I stumbled through the doors and slid across the just-mopped and still slippery floors, regained my balance, and the smell hit my nostrils. I decided right then and there that I’d buy EVERYTHING. ‘Dear gods of grease, I thank thee for providing this bounty of happiness. I shall take every hormone-laden meat patty, every fat-drenched Freedom fry, and all of the chocolate dipped cones and, as quickly as possible, I shall stuff them into every open orifice I see fit and be happy and everything will once again be good and right in the world.’ But I only had two bucks.
In America, $2 still buys unlimited calories. Within 87 seconds of being handed my soda cup, I’d chugged 190 tablespoons-worth of sugar in the form of strawberry Fanta and was cured immediately. I cruised the rest of the way home slightly faster than the speed of traffic and could have kept going for another two hours at the same pace, no problem. My endurance, ladies and gentlemen, is not the issue.
Tuesday morning in Tucson means the Tuesday morning ride, similar to the Shootout but smaller, shorter, and without as much firepower. It’s still fast though, and great training for a tempo-legged northerner like myself. Adelaide, Quinn, and I woke up way too early and were out the door at a dark and chilly 7:10 AM. We met the group on campus and picked up riders along the route as we slowly made our way through town to the backside of Gate’s Pass.

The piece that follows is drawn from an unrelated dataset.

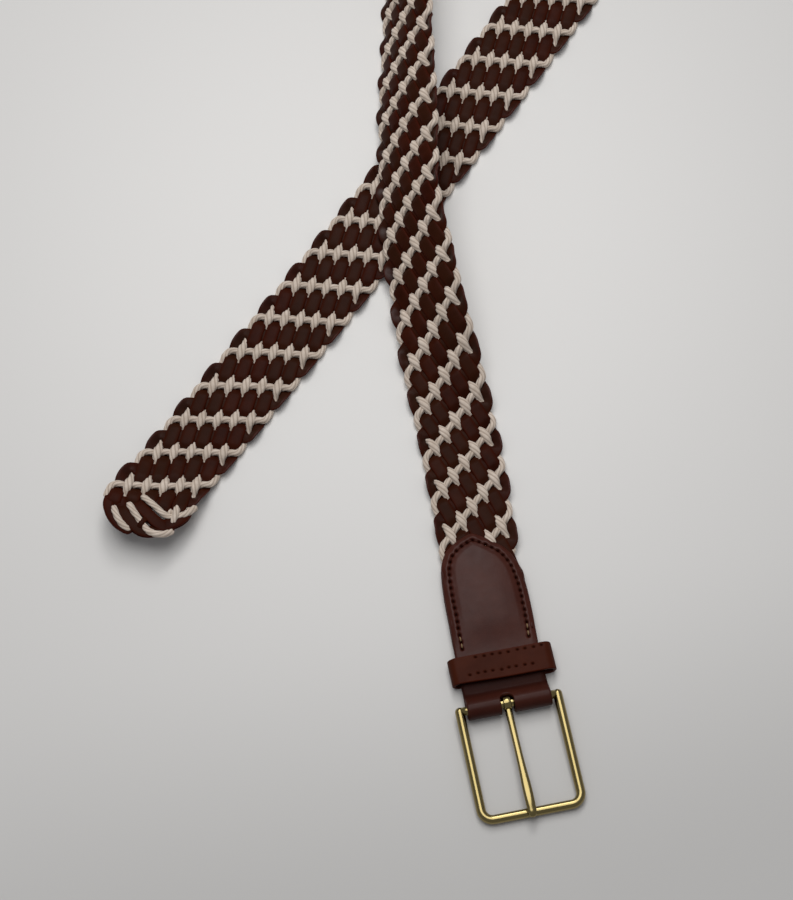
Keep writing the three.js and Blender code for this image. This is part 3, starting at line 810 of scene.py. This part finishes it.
def stitches():
    """Short lengths of thread between the holes, in one mesh."""
    points, quads, tan = [], [], []
    for k in range(len(stitch_spots) - 1):
        a, b = stitch_spots[k], stitch_spots[k + 1]
        share = np.linspace(0.16, 0.84, 5)
        spot = a[None] + (b - a)[None] * share[:, None]
        inside = inside_edge(spot[:, 0], spot[:, 1])
        z = leaf_top(spot[:, 0]) + tab_relief(spot[:, 0], spot[:, 1], inside) + THREAD_RISE
        middle = beside(spot[:, 0], spot[:, 1], z)
        side, up = axes_of(middle)
        angle = np.arange(6) * np.pi / 3
        ring = side[:, None] * np.cos(angle)[None, :, None] + up[:, None] * np.sin(angle)[None, :, None]
        ring = middle[:, None] + ring * THREAD_RADII[:, None, None]
        start = 30 * k
        points.append(ring.reshape(-1, 3))
        quads.append(sweep_faces(5, 6) + start)
        quads.append(np.array([[0, 5, 4, 3], [0, 3, 2, 1], [24, 25, 26, 27], [24, 27, 28, 29]]) + start)
        at_an_end = k < 2 or k > len(stitch_spots) - 4
        tan.append(np.full(30, 0.7 if at_an_end else 0.0))
    fields = {"tan": np.concatenate(tan)}
    return make("tab_thread", np.concatenate(points), np.concatenate(quads), (), fields, THREAD)


# ---- The keeper: a strip of leather lying round the neck as a flat loop ----
KEEPER_ROUND = 0.45  # radius of the strip's worn corners


def keeper():
    radius = (KEEPER_HEIGHT - KEEPER_LEATHER) / 2
    straight = KEEPER_HALF - KEEPER_LEATHER / 2 - radius
    centre = KEEPER_HEIGHT / 2
    top = np.linspace(straight, -straight, 92)
    bottom = np.linspace(-straight, straight, 24)
    bend = np.linspace(0, np.pi, 18)[1:-1]
    x = np.concatenate([top, -straight - radius * np.sin(bend), bottom, straight + radius * np.sin(bend)])
    z = np.concatenate([
        top * 0 + centre + radius, centre + radius * np.cos(bend), bottom * 0 + centre - radius,
        centre - radius * np.cos(bend)])
    out_x = np.concatenate([top * 0, -np.sin(bend), bottom * 0, np.sin(bend)])
    out_z = np.concatenate([top * 0 + 1, np.cos(bend), bottom * 0 - 1, -np.cos(bend)])
    half, thick, soft = KEEPER_LENGTH / 2, KEEPER_LEATHER / 2, KEEPER_ROUND
    turn = np.linspace(0, np.pi / 2, 5)
    outer_y = np.concatenate([-half + soft - soft * np.cos(turn), np.arange(-half + 0.9, half - 0.6, 0.4),
                              half - soft + soft * np.sin(turn)])
    outer_h = np.concatenate([thick - soft + soft * np.sin(turn), np.full(len(outer_y) - 10, thick),
                              thick - soft + soft * np.cos(turn)])
    inner_y = np.concatenate([
        half - soft + soft * np.cos(turn), [3, 0, -3], -half + soft - soft * np.sin(turn)])
    inner_h = -np.concatenate([
        thick - soft + soft * np.sin(turn), [thick] * 3, thick - soft + soft * np.cos(turn)])
    section_y, section_h = np.concatenate([outer_y, inner_y]), np.concatenate([outer_h, inner_h])
    y_middle = BAR_Y + KEEPER_AT + KEEPER_LENGTH / 2
    spots = [(-9.3 + 3.46 * k, -17.6) for k in range(9)] + [(-13.3 + 3.29 * k, -24.6) for k in range(9)]
    spots = np.array(spots) + rng.uniform(-0.25, 0.25, (18, 2))
    x = x * 1.015 + 0.75  # a little to the right of the middle
    narrow = 0.06 * step(4, -22, x)[:, None]  # narrower to the left
    grid_x = np.repeat(x[:, None], len(section_y), 1)
    grid_y = section_y[None] * (1 - narrow) + y_middle + narrow * half
    deep = dents(grid_x, grid_y, spots, np.tile([1.0, 0.0], (18, 1)), *KEEPER_HOLE)
    deep = deep * (out_z > 0.9)[:, None] * (section_h > 0.5)[None]
    height = section_h[None] - 0.6 * deep
    lean = 0.25 * np.sin(x * 0.11 + 0.6)[:, None] * (np.abs(section_y) / half)[None] * (out_z > 0.9)[:, None]
    rise = np.maximum(z[:, None] + out_z[:, None] * height - lean * 0.4, CLEAR)
    rings = np.stack([grid_x + out_x[:, None] * height, grid_y, rise], -1)
    edge = np.repeat(np.clip((np.abs(section_y) - 5.3) / 0.5, 0, 1)[None], len(x), 0)
    # painted shade in the stitch holes
    return tube("keeper_loop", rings, {"edge": edge, "painted_shade": np.clip(1.3 * deep, 0, 1)}, LOOP, True)


# ---- The buckle ----
WIRE_SIDES = 28


def frame_wire():
    """The wire from one arm's rounded end round both corners to the other's."""
    tilt = math.atan2(ROLL_RADIUS - WIRE_RADIUS, FRAME_DEPTH)
    depth = math.hypot(FRAME_DEPTH, ROLL_RADIUS - WIRE_RADIUS)
    upward = np.array([0, -math.sin(tilt), math.cos(tilt)])
    backward = np.array([0, math.cos(tilt), math.sin(tilt)])
    stations = []
    for degrees in (88, 78, 66, 54, 42, 30, 18, 8):
        angle = math.radians(degrees)
        stations.append((SIDE_X, depth + WIRE_RADIUS * math.sin(angle), 0, WIRE_RADIUS * math.cos(angle)))
    for behind in np.linspace(depth, CORNER_RADIUS + 1, 14):
        stations.append((SIDE_X, behind, 0, WIRE_RADIUS))
    for k in range(13):
        turn = -math.pi / 2 * k / 12
        right, behind = SIDE_X - CORNER_RADIUS * (1 - math.cos(turn)), CORNER_RADIUS * (1 + math.sin(turn))
        stations.append((right, behind, turn, WIRE_RADIUS))
    for right in np.linspace(SIDE_X - CORNER_RADIUS - 1, 0, 8):
        stations.append((right, 0, -math.pi / 2, WIRE_RADIUS))
    stations += [(-right, behind, -math.pi - turn, thick) for right, behind, turn, thick in stations[-2::-1]]
    angle = np.arange(WIRE_SIDES) * 2 * np.pi / WIRE_SIDES
    rings = []
    for right, behind, turn, radius in stations:
        middle = np.array([right, FAR_Y, WIRE_RADIUS]) + backward * behind
        outward = np.array([math.cos(turn), 0, 0]) + backward * math.sin(turn)
        rings.append(middle + radius * (np.cos(angle)[:, None] * outward + np.sin(angle)[:, None] * upward))
    return tube("frame_wire", np.array(rings), None, BRASS)


def frame_bar():
    angle = np.arange(WIRE_SIDES) * 2 * np.pi / WIRE_SIDES
    x = np.linspace(-SIDE_X, SIDE_X, 12)
    rings = np.stack(np.broadcast_arrays(
        x[:, None], BAR_Y + BAR_RADIUS * np.cos(angle)[None],
        ROLL_RADIUS + BAR_RADIUS * np.sin(angle)[None]), -1)
    return tube("frame_bar", rings, None, BRASS)


PRONG_WIDTH, PRONG_THICKNESS, PRONG_X = 3.2, 2.5, -0.8
PRONG_GAP = 0.3  # over the far arm, and round the bar
EYE_WALL = 0.8


def prong_shank():
    """The shank, humped over its outer half and bent down over the far arm at its tip."""
    seat = 2 * WIRE_RADIUS + PRONG_GAP + PRONG_THICKNESS / 2
    rows = []
    for reach, hump, width in ((0.055, 0, 0.95), (0.12, 0.15, 0.95), (0.3, 0.38, 0.93), (0.5, 0.6, 0.95),
                               (0.66, 0.85, 1.05), (0.77, 1, 1.2), (0.9, 0.8, 1.22)):
        height = ROLL_RADIUS + (seat - ROLL_RADIUS) * reach + hump * 0.9
        rows.append((BAR_Y - reach * FRAME_DEPTH, height, width))
    for wrap, width in ((0, 1.15), (0.33, 1.1), (0.67, 1.05), (0.97, 1)):
        angle = math.radians(48 * wrap)
        over, up_by = (seat - WIRE_RADIUS) * math.sin(angle), (seat - WIRE_RADIUS) * math.cos(angle)
        rows.append((FAR_Y - over, WIRE_RADIUS + up_by, width))
    line = smooth_path(rows, 0.7)
    middle = np.stack([np.full(len(line), PRONG_X), line[:, 0], line[:, 1]], -1)
    travel = travel_along(middle)
    past = np.clip(travel - travel[-1] + 1, 0, 1)  # over the last millimetre
    blunt = np.sqrt(np.clip(1 - 0.75 * past**2, 0, 1))
    side, up = axes_of(middle)
    angle = np.arange(24) * 2 * np.pi / 24
    p = np.sign(np.cos(angle)) * np.abs(np.cos(angle)) ** 0.8
    q = np.sign(np.sin(angle)) * np.abs(np.sin(angle)) ** 0.85
    wide = (line[:, 2] * PRONG_WIDTH / 2 * blunt)[:, None, None]
    high = (PRONG_THICKNESS / 2 * blunt)[:, None, None]
    rings = middle[:, None] + side[:, None] * p[None, :, None] * wide + up[:, None] * q[None, :, None] * high
    return tube("prong_shank", rings, None, BRASS)


def prong_eye():
    inner, outer, half = BAR_RADIUS + PRONG_GAP, BAR_RADIUS + PRONG_GAP + EYE_WALL, PRONG_WIDTH / 2
    section = np.array([
        (-half, inner + 0.1), (-half, outer - 0.25), (-half + 0.08, outer - 0.08), (-half + 0.25, outer),
        (0, outer + 0.04), (half - 0.25, outer), (half - 0.08, outer - 0.08), (half, outer - 0.25),
        (half, inner + 0.1), (half - 0.1, inner), (0, inner), (-half + 0.1, inner)])
    turn = np.arange(44) * 2 * np.pi / 44
    rings = np.stack(np.broadcast_arrays(
        PRONG_X + section[None, :, 0], BAR_Y + section[None, :, 1] * np.cos(turn)[:, None],
        ROLL_RADIUS + section[None, :, 1] * np.sin(turn)[:, None]), -1)
    return tube("prong_eye", rings, None, BRASS, True)


for piece, body, slot, node in (
    (tab(), "strap", "tab_leather", "buckle_tab"), (stitches(), "strap", "thread", "buckle_tab"),
    (keeper(), "strap", "tab_leather", "keeper"), (frame_wire(), "frame", "brass", "buckle_frame"),
    (frame_bar(), "frame", "brass", "buckle_frame"), (prong_shank(), "prong", "brass", "prong"),
    (prong_eye(), "prong", "brass", "prong"),
):
    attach(piece, body)
    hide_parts(node)

# ---- Surface, light and camera ----
SURFACE_HALF, SURFACE_Z = 3000, -0.05
corners = [(x * SURFACE_HALF, y * SURFACE_HALF, SURFACE_Z) for x, y in ((-1, -1), (1, -1), (1, 1), (-1, 1))]
floor = make("surface", corners, [(0, 1, 2, 3)], material=paper())


def lamp(name, place, target, size, power):
    """A round lamp in metres and watts, facing a target."""
    data = bpy.data.lights.new(name, "AREA")
    data.shape = "DISK"
    data.size = size
    data.energy = power
    thing = bpy.data.objects.new(name, data)
    thing.location = place
    thing.rotation_euler = (Vector(target) - Vector(place)).to_track_quat("-Z", "Y").to_euler()
    bpy.context.scene.collection.objects.link(thing)


lamp("window", (-0.1, 0.46, 1.45), (0, 0.2, 0), 1.4, 13.0)
lamp("doorway", (0.12, 0.72, 0.8), (0, 0, 0), 0.35, 2.0)
world = bpy.data.worlds.new("room")
world.use_nodes = True
world.node_tree.nodes["Background"].inputs[0].default_value = (0.95, 0.96, 1.0, 1)
world.node_tree.nodes["Background"].inputs[1].default_value = 0.25
bpy.context.scene.world = world
bpy.context.scene.view_settings.view_transform = "Standard"

CAMERA_AT = (-97.4, -290.5, 821.1)
CAMERA_VIEW = (0.0828, 0.4144, -0.9063)
CAMERA_RIGHT = (0.9806, -0.1959, 0)
camera = bpy.data.objects.new("camera", bpy.data.cameras.new("camera"))
camera.data.lens = 83
camera.data.sensor_width = 36
camera.data.clip_end = 20
bpy.context.scene.collection.objects.link(camera)
view = Vector(CAMERA_VIEW).normalized()
right = Vector(CAMERA_RIGHT).normalized()
up = right.cross(view).normalized()
rotation = Matrix((right, up, -view)).transposed()
camera.matrix_world = Matrix.Translation(Vector(CAMERA_AT) * MM) @ rotation.to_4x4()
bpy.context.scene.camera = camera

With approximately 60-70ish riders, it wasn’t a big turnout. Quinn said they’ve been getting over 200 on the Shootout lately and over 100 on the Tuesday morning ride. I think Tucson is once again become THE place in the States for training camps and general winter riding.
I’ll cut to the chase though. I won. Yep I won the Tuesday ride, taking a commanding yet uncomfortable lead on the final steep pitches of the climb up Gate’s Pass for the big W. Mission accomplished, folks. Season complete. Time to pack it up and start planning for 2015. Resume has been updated; please contact my agent and send me the papers to sign once the contract is hashed out. I won’t entertain the idea of anything less than 700K (euros).

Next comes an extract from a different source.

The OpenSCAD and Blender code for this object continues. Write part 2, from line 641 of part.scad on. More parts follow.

Putting in some extra miles after the Tuesday morning ride.
Tuesday afternoon, as I write this from the airplane, was unfortunately our last day in the beautifully sunny and warm Southwest. We’re headed for the snow and four-degree temps of Colorado, about 18,000 minutes too soon if you ask me. I certainly wouldn’t complain if we were forced to stay in Tucson for another five or six weeks, training by day, racing by weekend, and sitting by the fire pit in the Keogh’s backyard by night, watching their wild dog, Lola, run rampant circles around us all like only a true desert beast can.